March 10 (Bloomberg) -- Emerging-market bonds fell, sending yield premiums over U.S. Treasuries to their widest since July 2005, on speculation Bear Stearns Cos. lacks sufficient access to capital, drying up demand for higher-yielding assets.

The extra yield investors demand to own emerging-market bonds over Treasuries swelled 7 basis points to 3.03 percentage points at 4:05 p.m. in New York, according to JPMorgan Chase & Co.'s EMBI Plus index. A basis point equals 0.01 percentage point.

``The Bear Stearns news makes things that much more uncertain,'' said Cathy Hepworth, who helps manage more than $7 billion of emerging-market securities for Prudential Financial Inc. in Newark, New Jersey.

Shares of Bear fell as much as 13 percent in New York trading, the most since the 1987 stock market crash, as credit default swaps on the company surged. The world's largest banks and securities firms wrote down $188 billion of assets linked to the subprime mortgage market. Russell Sherman, a spokesman for Bear, said there is ``no truth to the liquidity rumors.''

Argentine bonds, among the highest yielding in emerging markets, led losses. The yield on Argentina's benchmark 8.28 percent dollar bonds due in 2033 climbed 8 basis points to 9.59 percent, according to JPMorgan. The bond's price dropped 0.75 cent on the dollar to 86.75 cents.

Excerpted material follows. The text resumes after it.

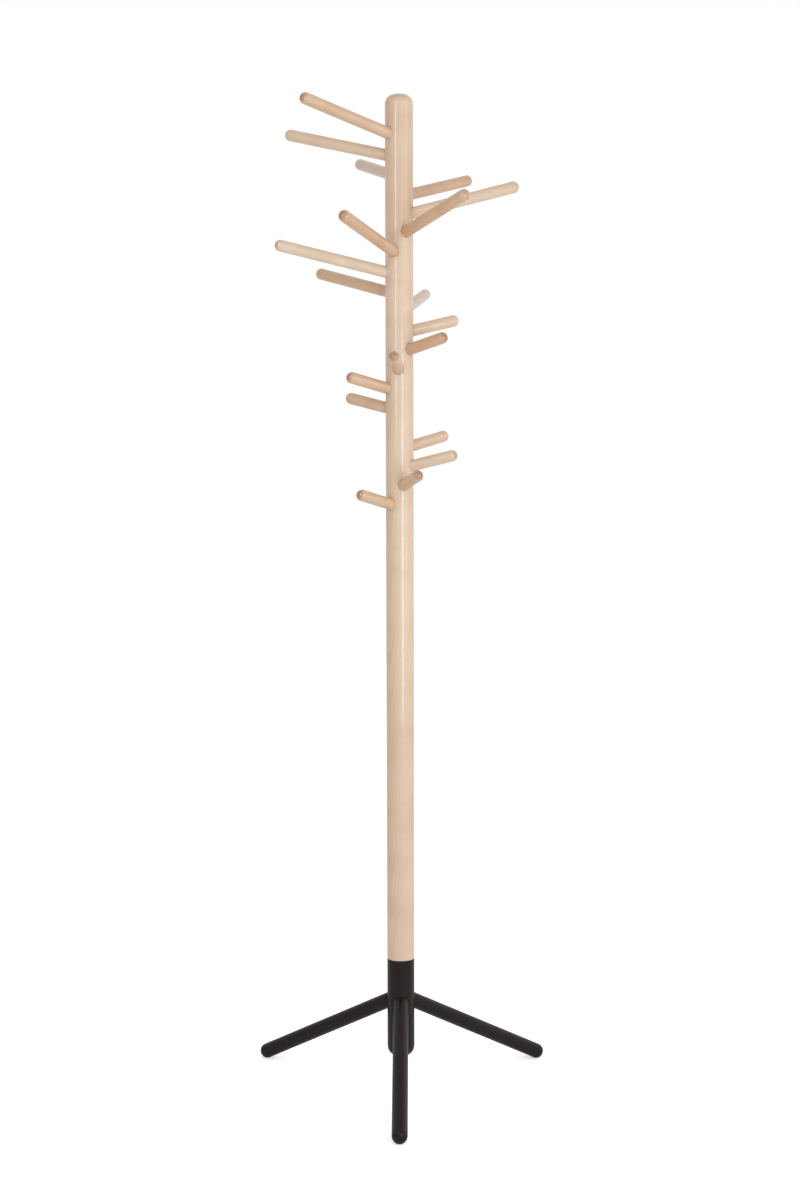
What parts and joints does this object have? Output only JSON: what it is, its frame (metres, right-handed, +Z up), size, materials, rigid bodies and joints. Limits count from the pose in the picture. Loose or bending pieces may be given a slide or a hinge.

The risk of owning Venezuelan bonds declined increases today, according to Bloomberg data. Five-year credit default swaps based on the country's debt climbed 4 basis points to 629 basis points, the highest since July 2004. That means it costs $629,000 to protect $10 million of the country's debt from default.

Credit default swaps on Bear Stearns, used to protect corporate bonds from default, jumped 246 basis points to 792 basis points, according to prices for one-year contracts from CMA Datavision.